We are training against nature to get ripped to the bone. If you have these higher aspirations of top-level physique development, than at some point you will be going against nature’s intentions. This means incredible discipline with the diet. And for the purposes of this article, it means incredible intensity in the gym. In other words, it means busting butt to push your body well beyond what you think it is capable of.

People who have never attained low, single digit body fat percentages severely underestimate how difficult the process really is. Oh just pop a couple of fat burners and protein shakes, and pull out the “get shredded in 6 weeks” training program from the latest fitness magazine, and presto, you’re on the cover of said fitness magazine. Dude, or sista, I wish it really were that easy. Most fitness athletes, models, and bodybuilders (minus the genetically elite) have been training their whole lives to build their bodies. What makes you think you can do it in 6 weeks by just by showing up and going through the motions?


The real road to “rippedville” starts with knowledge. Through this article series, I hope I’ve provided you with the base knowledge necessary to train specifically for cosmetic enhancement. But all of that knowledge is meaningless unless it is applied consistently, and applied with a warrior’s level of intensity.

Getting ripped is about maximizing your lean muscle-to-body fat ratio. It’s about building lean muscle levels higher than what nature intended. It’s about slashing body fat lower than what nature intended. This means asking your body to do what it is currently unaccustomed to. In other words, you need to train to failure on most of your working sets to force your body to respond.

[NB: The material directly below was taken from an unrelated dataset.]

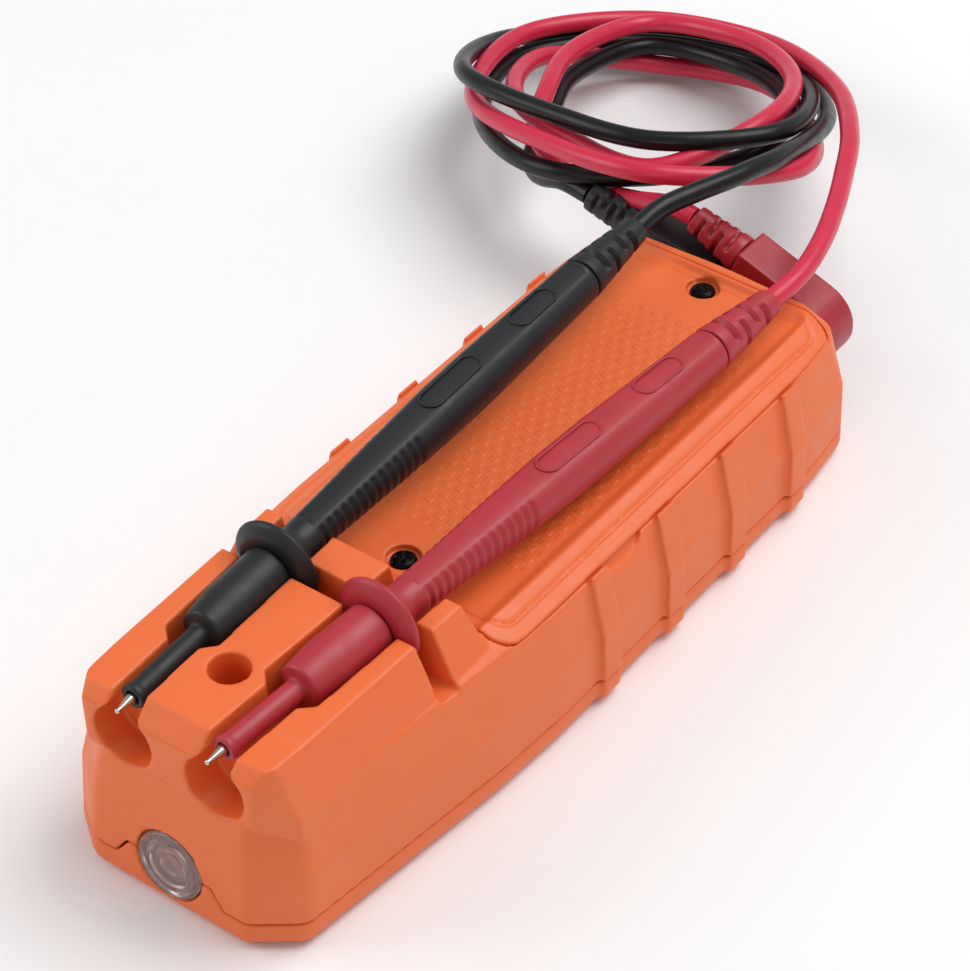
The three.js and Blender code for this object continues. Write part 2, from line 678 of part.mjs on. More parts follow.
// A screw standing on seatZ, with a crossed recess in its head.
function screw(x, y, seatZ, length) {
  const top = seatZ + SCREW_HEAD_HEIGHT;
  const slot = 0.55;
  const reach = SCREW_HEAD_RADIUS * 0.58;
  return cut(
    joined(
      barZ(SCREW_HEAD_RADIUS, x, y, seatZ, top, 24),
      barZ(SCREW_SHANK_RADIUS, x, y, seatZ - length, seatZ + 0.5, 16),
    ),
    box(x - slot, x + slot, y - reach, y + reach, top - 1, top + 1),
    box(x - reach, x + reach, y - slot, y + slot, top - 1, top + 1),
  );
}

// ---------------------------------------------------------------- build the case

add('rear_case', rearCase(), 'case');
add('front_case', frontCase(), 'case');
add('battery_door', batteryDoor(), 'case');
add('door_screw_front', screw(0, doorScrewFrontY, doorFloorZ + 1 + GAP, 6), 'blackScrew');
add('door_screw_rear', screw(0, doorScrewRearY, doorFloorZ + 1 + GAP, 2.6), 'blackScrew');
for (const { name, x, y, seatZ } of CASE_SCREWS) {
  add(name, screw(x, y, seatZ + GAP, seatZ - bossTopZ + 7), 'blackScrew');
}
add('front_label', label, 'panel');
add('light_bar', lightBar, 'light');
add('push_button', button, 'button');

// ---------------------------------------------------------------- torch

const lensDisc = leaned(barY(LENS_RADIUS, 0, 0, 0, LENS_THICKNESS, 36));
add('torch_lens', lensDisc, 'clear');
const ledFront = noseY + NOSE_LEAN * LENS_Z + LENS_THICKNESS + LENS_LIP + 1.5;
const torchLed = joined(
  barY(LED_RADIUS, 0, LENS_Z, ledFront, ledFront + LED_LENGTH, 24),
  barY(LED_RADIUS + 0.5, 0, LENS_Z, ledFront + LED_LENGTH - 1, ledFront + LED_LENGTH, 24),
);
add('torch_led', torchLed, 'light');

// ---------------------------------------------------------------- electronics

const board = cut(
  box(-BOARD_WIDTH / 2, BOARD_WIDTH / 2, boardFrontY, boardRearY, BOARD_Z, boardTopZ),
  box(-6, 6, boardFrontY - 1, boardFrontY + 5, BOARD_Z - 1, boardTopZ + 1),
);
add('circuit_board', board, 'board');

const tactSwitch = joined(
  box(BUTTON_X - 3, BUTTON_X + 3, buttonY - 3, buttonY + 3, BOARD_Z - 1.8, BOARD_Z - GAP),
  barZ(1.5, BUTTON_X, buttonY, BOARD_Z - 2.2, BOARD_Z - 1.5, 20),
);
add('button_switch', tactSwitch, 'darkPlastic');
add('buzzer', barZ(BUZZER_RADIUS, 0, boardFrontY + 14, boardTopZ + GAP, boardTopZ + GAP + BUZZER_HEIGHT),
  'darkPlastic');

for (let index = 0; index < LIGHT_COUNT; index += 1) {
  const y = windowY + (index - (LIGHT_COUNT - 1) / 2) * LIGHT_PITCH;
  const half = LIGHT_SIZE / 2;
  const light = box(WINDOW_X - half, WINDOW_X + half, y - half, y + half,
    BOARD_Z - GAP - LIGHT_HEIGHT, BOARD_Z - GAP);
  add(`indicator_light_${index + 1}`, light, 'light');
}

// ---------------------------------------------------------------- batteries

// The second cell lies the other way round.
const cellLow = -(CELL_LENGTH + CELL_BUTTON) / 2;
const cellProfile = [
  [0, cellLow], [CELL_RADIUS - 0.6, cellLow], [CELL_RADIUS, cellLow + 0.6],
  [CELL_RADIUS, -cellLow - CELL_BUTTON - 0.6], [CELL_RADIUS - 0.6, -cellLow - CELL_BUTTON],
  [1.9, -cellLow - CELL_BUTTON], [1.9, -cellLow], [0, -cellLow],
];
for (const [index, sign] of [-1, 1].entries()) {
  const turn = new THREE.Matrix4().makeRotationZ(sign > 0 ? Math.PI : 0);
  const place = at(sign * cellSpacing / 2, doorMidY, cellZ).multiply(turn);
  add(`battery_${index + 1}`, moved(turned(cellProfile, 28), place), 'cell');
}

// Spring leaf contacts: one bridge at the front, two separate leaves at the rear.
function contact(x0, x1, sign) {
  const wall = doorMidY + sign * (bayLength / 2 - GAP);
  const inner = wall - sign * CONTACT_THICKNESS;
  const plate = box(x0, x1, Math.min(wall, inner), Math.max(wall, inner), bayFloorZ + GAP,
    cellZ + CELL_RADIUS - 1);
  const dimples = [-1, 1]
    .map((side) => side * cellSpacing / 2)
    .filter((x) => x > x0 && x < x1)
    .map((x) => {
      const tip = doorMidY + sign * (bayLength / 2 - CONTACT_ROOM + GAP);
      return barY(1.6, x, cellZ, Math.min(tip, inner), Math.max(tip, inner), 16);
    });
  return joined(plate, ...dimples);
}
const leafHalf = cellSpacing / 2 + CELL_RADIUS - 1;
add('battery_bridge', contact(-leafHalf, leafHalf, -1), 'steel');
add('battery_leaf_left', contact(-leafHalf, -1, 1), 'steel');
add('battery_leaf_right', contact(1, leafHalf, 1), 'steel');

// ---------------------------------------------------------------- sockets and plugs

// A straight tube along Y.
function tubeAlongY(outer, inner, y0, y1) {
  return barY(outer, 0, 0, y0, y1).subtract(barY(inner, 0, 0, y0 - 1, y1 + 1));
}

// A tapered boot round the lead, from y0 towards y1, with flex grooves.
function boot(startRadius, endRadius, length) {
  const profile = [[0, 0], [startRadius, 0]];
  const grooves = 4;
  for (let index = 0; index < grooves; index += 1) {
    const from = (index + 0.55) / (grooves + 0.6);
    const to = (index + 0.95) / (grooves + 0.6);
    const a = THREE.MathUtils.lerp(startRadius, endRadius, from);
    const b = THREE.MathUtils.lerp(startRadius, endRadius, to);
    profile.push([a, length * from], [a - 0.6, length * from + 0.1]);
    profile.push([b - 0.6, length * to - 0.1], [b, length * to]);
  }
  profile.push([endRadius, length], [0, length]);
  return turned(profile, 16);
}

for (const side of SIDES) {
  const x = side.sign * SOCKET_SPACING / 2;
  const tube = tubeAlongY(SOCKET_TUBE_RADIUS, SOCKET_TUBE_RADIUS - SOCKET_TUBE_WALL,
    housingFrontY - 4, rearY - 2.5);
  add(`${side.name}_socket`, moved(tube, at(x, 0, SOCKET_Z)), 'brass');

  // The plug is drawn with its pin towards -Y and its arm towards -X, then turned about Y.
  const plugY = rearY + PLUG_STANDOFF;
  const armTop = PLUG_HEAD_RADIUS;
  const armFloor = PLUG_HEAD_RADIUS - PLUG_ARM_HEIGHT;
  const headEnd = PLUG_HEAD_LENGTH;
  const elbow = cut(
    joined(
      barY(PLUG_HEAD_RADIUS, 0, 0, 0, headEnd, 32),
      box(-PLUG_ARM_LENGTH, 0, headEnd - PLUG_ARM_DEPTH, headEnd, armFloor, armTop),
    ),
    barY(SHROUD_RADIUS + GAP, 0, 0, -1, 3),
  );
  const shroud = tubeAlongY(SHROUD_RADIUS, SHROUD_RADIUS - SHROUD_WALL,
    -PLUG_STANDOFF - PIN_LENGTH, 3 - GAP);
  const pin = joined(
    barY(PIN_RADIUS, 0, 0, -PLUG_STANDOFF - PIN_LENGTH + 1, 3 - GAP, 24),
    barY(SHROUD_RADIUS - SHROUD_WALL - GAP, 0, 0, 1, 3 - GAP, 24),
  );
  const bootTurn = new THREE.Matrix4().makeRotationZ(Math.PI / 2);
  const bootPlace = at(-PLUG_ARM_LENGTH - GAP, headEnd - PLUG_ARM_DEPTH / 2, armTop - PLUG_ARM_HEIGHT / 2)
    .multiply(bootTurn);
  const plugBoot = moved(boot(4.1, LEAD_RADIUS + 0.9, PLUG_BOOT_LENGTH), bootPlace);
  const turn = new THREE.Matrix4().makeRotationY(THREE.MathUtils.degToRad(side.plugTurnDeg));
  const place = at(x, plugY, SOCKET_Z).multiply(turn);
  const plastic = [side.colour, 0.55, 0];
  add(`${side.name}_plug_elbow`, moved(elbow, place), plastic);
  add(`${side.name}_plug_shroud`, moved(shroud, place), plastic);
  add(`${side.name}_plug_pin`, moved(pin, place), 'brass');
  add(`${side.name}_plug_boot`, moved(plugBoot, place), plastic);
}

// ---------------------------------------------------------------- probes

for (const side of SIDES) {
  const half = GUARD_THICKNESS / 2;
  const handle = turned([
    [0, -half], [GUARD_RADIUS - 2.6, -half], [GUARD_RADIUS - 0.5, -0.2], [GUARD_RADIUS, 0.5],
    [GUARD_RADIUS - 0.6, 1.1], [GUARD_RADIUS - 3, half], [NECK_RADIUS + 0.7, half + 1],
    [NECK_RADIUS, half + 4], [NECK_RADIUS + 0.2, 14], [BARREL_RADIUS - 0.5, GRIP_LENGTH * 0.75],
    [BARREL_RADIUS, GRIP_LENGTH + 6], [BARREL_RADIUS, GRIP_LENGTH + 18],
    [BARREL_END_RADIUS, HANDLE_LENGTH], [0, HANDLE_LENGTH],
  ]);
  const handleBored = cut(handle, barY(ROD_RADIUS + GAP, 0, 0, -half - 1, 12, 20));

  const capFront = -half - GAP - CAP_LENGTH;
  const sleeveEnd = capFront - SLEEVE_LENGTH;
  const cap = cut(
    turned([
      [0, sleeveEnd], [SLEEVE_RADIUS, sleeveEnd], [SLEEVE_RADIUS, capFront],
      [CAP_FRONT_RADIUS, capFront + 0.6], [CAP_RADIUS, capFront + 7],
      [CAP_RADIUS, -half - GAP], [0, -half - GAP],
    ]),
    barY(ROD_RADIUS + GAP, 0, 0, sleeveEnd - 1, 0, 20),
  );
  const tipEnd = sleeveEnd - TIP_LENGTH;
  const rod = turned([
    [0, tipEnd], [0.45, tipEnd + 0.15], [0.5, tipEnd + 0.6], [0.4, tipEnd + 0.9],
    [ROD_RADIUS, sleeveEnd - 0.3], [ROD_RADIUS, 10], [0, 10],
  ], 20);
  const probeBoot = moved(boot(BARREL_END_RADIUS, LEAD_RADIUS + 0.8, PROBE_BOOT_LENGTH),
    at(0, HANDLE_LENGTH + GAP, 0));

  const place = at(side.guardX, slotY - 0.2, side.guardZ)
    .multiply(new THREE.Matrix4().makeRotationZ(THREE.MathUtils.degToRad(side.splayDeg)))
    .multiply(new THREE.Matrix4().makeRotationX(THREE.MathUtils.degToRad(side.liftDeg)));
  const plastic = [side.colour, 0.6, 0];
  add(`${side.name}_probe_handle`, moved(handleBored, place), plastic);
  add(`${side.name}_probe_cap`, moved(cap, place), plastic);
  add(`${side.name}_probe_rod`, moved(rod, place), 'steel');
  add(`${side.name}_probe_boot`, moved(probeBoot, place), plastic);
}

// ---------------------------------------------------------------- leads

// A lead along hand-chosen points, with an eight-sided section.
function lead(points) {
  const section = new THREE.Shape();
  section.absarc(0, 0, LEAD_RADIUS, 0, Math.PI * 2);
  const path = new THREE.CatmullRomCurve3(points.map((p) => new THREE.Vector3(...p)));
  const steps = Math.round(path.getLength() / (5 * LEAD_RADIUS));
  const geometry = new THREE.ExtrudeGeometry(section, { curveSegments: 8, steps, extrudePath: path });
  return solid(geometry);
}

for (const side of SIDES) {
  const finish = [side.leadColour, 0.4, 0];
  add(`${side.name}_lead_probe_end`, lead(side.probeLead), finish);
  add(`${side.name}_lead_plug_end`, lead(side.plugLead), finish);
}

// The turns of both leads lie together in one leaning ring.
function coil() {
  const across = COIL_BAND / 2;
  const through = COIL_HEIGHT / 2;
  const middle = COIL_WIDTH / 2 - across;
  const profile = [];
  for (let step = 0; step <= 8; step += 1) {
    const angle = (step / 8) * Math.PI * 2;
    profile.push(new THREE.Vector2(middle + across * Math.cos(angle), through * Math.sin(angle)));
  }
  const geometry = new THREE.LatheGeometry(profile, 40);
  geometry.rotateX(Math.PI / 2);
  geometry.scale(1, (COIL_LENGTH - COIL_BAND) / (COIL_WIDTH - COIL_BAND), 1);
  geometry.rotateX(THREE.MathUtils.degToRad(-COIL_LEAN_DEG));
  geometry.rotateZ(THREE.MathUtils.degToRad(COIL_TURN_DEG));
  return solid(geometry, at(...COIL_CENTRE));
}
add('lead_coil', coil(), [SIDES[1].leadColour, 0.4, 0]);

export default group;
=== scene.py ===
import math

import bmesh
import bpy
from mathutils import Matrix, Vector


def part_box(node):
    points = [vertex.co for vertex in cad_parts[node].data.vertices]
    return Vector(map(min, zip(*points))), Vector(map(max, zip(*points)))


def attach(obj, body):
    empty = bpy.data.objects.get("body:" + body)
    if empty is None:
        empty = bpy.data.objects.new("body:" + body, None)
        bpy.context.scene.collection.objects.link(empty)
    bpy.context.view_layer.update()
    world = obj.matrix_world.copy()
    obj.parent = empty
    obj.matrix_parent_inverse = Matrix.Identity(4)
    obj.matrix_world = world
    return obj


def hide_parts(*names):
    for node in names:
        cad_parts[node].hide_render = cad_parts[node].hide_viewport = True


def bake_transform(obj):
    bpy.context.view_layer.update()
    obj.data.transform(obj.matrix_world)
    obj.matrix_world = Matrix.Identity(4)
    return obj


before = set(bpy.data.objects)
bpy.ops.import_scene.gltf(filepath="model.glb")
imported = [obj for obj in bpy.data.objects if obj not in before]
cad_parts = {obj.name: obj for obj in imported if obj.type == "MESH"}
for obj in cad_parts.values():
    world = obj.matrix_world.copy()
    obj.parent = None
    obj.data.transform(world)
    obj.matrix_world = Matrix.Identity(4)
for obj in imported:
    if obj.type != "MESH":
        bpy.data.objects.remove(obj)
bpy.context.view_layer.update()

MM = 0.001

# Where the tester is seen from: in front of its nose and to its right, looking down at the back
# of the case, through a long lens a little over half a metre away. Lengths are in millimetres.
view_azimuth = math.radians(37.38)
view_height = math.radians(41.38)
view_roll = math.radians(-1.09)
view_distance = 563.63
moved_across = 43.74
moved_up = 31.17
looked_at = Vector((0, -67.5, 42))
back = Vector((
    math.sin(view_azimuth) * math.cos(view_height),
    -math.cos(view_azimuth) * math.cos(view_height),
    math.sin(view_height),
))
level = Vector((math.cos(view_azimuth), math.sin(view_azimuth), 0))
upward = back.cross(level)
across = level * math.cos(view_roll) + upward * math.sin(view_roll)
upright = upward * math.cos(view_roll) - level * math.sin(view_roll)
stand = across * moved_across + upright * moved_up + back * view_distance + looked_at
camera_data = bpy.data.cameras.new("camera")
camera_data.sensor_fit = "HORIZONTAL"
camera_data.sensor_width = 36
camera_data.lens = 122.17
camera_data.clip_end = 20
camera = bpy.data.objects.new("camera", camera_data)
camera.matrix_world = Matrix.Translation(stand * MM) @ Matrix((across, upright, back)).transposed().to_4x4()
bpy.context.collection.objects.link(camera)
bpy.context.scene.camera = camera
bpy.context.scene.view_settings.view_transform = "Standard"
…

If you just do what you are already capable of in the gym, there is no stimulus for your body to change. The body prefers homeostasis, or to remain in its current state of development. If you want to reach the upper echelon of physical appearance, you have to consistently force your body to adapt to higher and higher levels of training stress.


1. Intensity is not just about a quantitative measure like how much weight is on the bar. It’s more of a qualitative measure about how hard you push your body. It sounds counter-intuitive, but many people actually reduce training intensity by increasing their training weights, due to the deterioration of proper exercise form. Conversely, many people would benefit by reducing their training weights and focusing more on true muscular overload.

Remember this is not powerlifting or ego training. It is about building and shaping your body. Don’t worry so much about the weights you use, focus on squeezing every last ounce of effort out of the target muscle. The weights you use should be secondary to the effort exerted within the set.

2. People often misinterpret what training to failure really means. In regards to strength training, we are talking about momentary, localized muscular failure. We’re not talking about system wide collapse where you crash to the ground and can no longer move. Simply train to the point where the muscles lose the ability to complete the task at hand with a given resistance.

3. Never sacrifice form for more reps or more weight. That’s not training to muscular failure, that’s cheating, incorporating other muscle groups, and/or using momentum; all which take tension off the muscle. Real failure training means training to the point where you can’t complete another rep with proper form. Anything beyond that is counterproductive.

To summarize lift, lift hard, maintain good form, challenge yourself, and tell nature’s whole body fat survival mechanism to kiss your ripped ass.